Although the COVID-19 pandemic has contributed to a collapse in the European auto and tyre market, an increasing demand for truck tyres is offsetting the losses, while the tightening of environmental legislation is also seeing to a rise in “green” tyres which will also boost the market.
Sales of original equipment tyres fell 23%
Data published by IndexBox in the report “EU?Tyres?Market Analysis, Forecast, Size, Trends and Insights” shows that in 2020, European sales of original equipment consumer car tyres fell 23% (year-on-year) and 18% for trucks. In the replacement market, the decline was 12% for car tyres, 9% for motorcycle and scooter tyres, and 4% for truck tyres, while agricultural tyres sales remained unchanged.
Quarantine measures across many countries are attributed to the fall, as too are disruptions in supply chains. Manufacturers and distributors have accumulated large stocks of summer tyres produced in 2020, and winter tyres remained unsold owing to unusually warm weather. With surplus stock shored up in warehouses, production has been delayed.
Environmentally friendly tyres made from a silica-silane system are gaining in popularity amid tightening environmental requirements. “Green” tyres also bring better grip on wet roads, lower rolling resistance, and improve fuel efficiency compared with conventional tyres. For consumers deciding whether to “go-green” with their choice of tyres, a website such as Tiregom – www.tiregom.co.uk can help you find the most suitable tyres for your conditions?snow, summer or all-season, depending on your auto budget.
Germany leads in tyre production and exports
ETRMA figures from 2019 put Germany as the biggest producer on the continent, with 74M units, while Poland at 48M units, and Spain at 43M units, take up second and third place with a combined 38% share of total production. Following are Romania, Portugal, France, the Czech Republic, the UK, Italy, and Hungary, which account for a further 50%.
2020 figures by the International Organisation of Motor Vehicle Manufacturers show the following declines in sales by percentage: Germany (-24%), France (-39%), Great Britain (-29%), Italy (- 15%), Czech Republic (- 19%), Spain (- 20%), Poland (- 31%). Hungary showed significant growth between 2012 and 2019.
In 2019, shipments abroad of tyres decreased by 3.8% to 405M units, falling for the sixth consecutive year after two years of growth. Over the period under review, exports showed a perceptible decrease. The most prominent rate of growth was recorded in 2013 when exports increased by 10% year-to-year. As a result, exports attained a peak of 559M units. From 2014 to 2019, growth in exports remained at a lower figure.

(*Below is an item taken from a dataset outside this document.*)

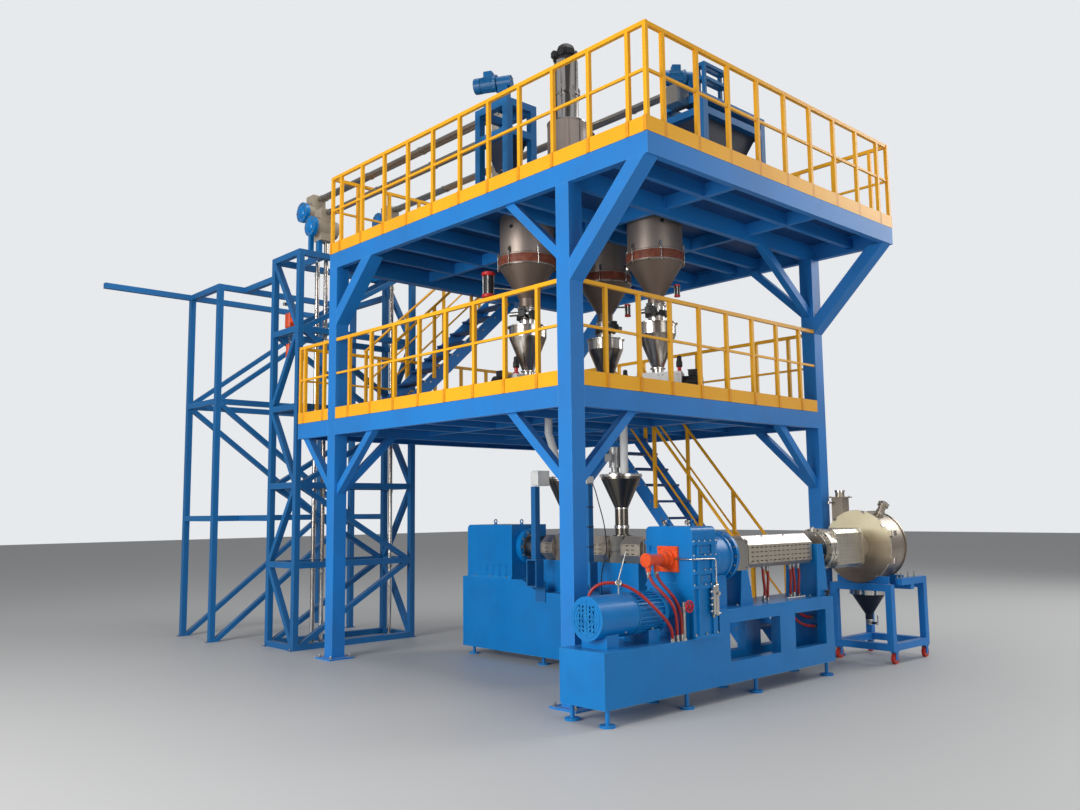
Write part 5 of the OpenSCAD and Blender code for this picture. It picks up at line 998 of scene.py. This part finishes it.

Tyre exports declined to $27.5B in value terms in 2019, while the slow pace of growth was most pronounced in 2017, with an increase of only 7% year-to-year. Over the period under review, exports reached the peak figure at $32.7B in 2013; however, from 2014 to 2019, exports failed to regain momentum.
In value terms, Germany remains the largest tyre supplier in the European Union with a figure of $5.6B, comprising 20% of total exports. The second position in the ranking is occupied by France ($2.7B), with a 9.8% share of total exports, followed by Spain, with an 8.7% share.
2019 figures in terms of exports are: Germany (91M units), Poland (37M units), Spain (33M units), Romania (31M units), France (31M units), the Czech Republic (27M units), Italy (25M units), Hungary (23M units), Netherlands (21M units). Portugal (18M units), Slovakia (17M units), Belgium (14M units), and the UK (9.5M units) took smaller shares of total exports.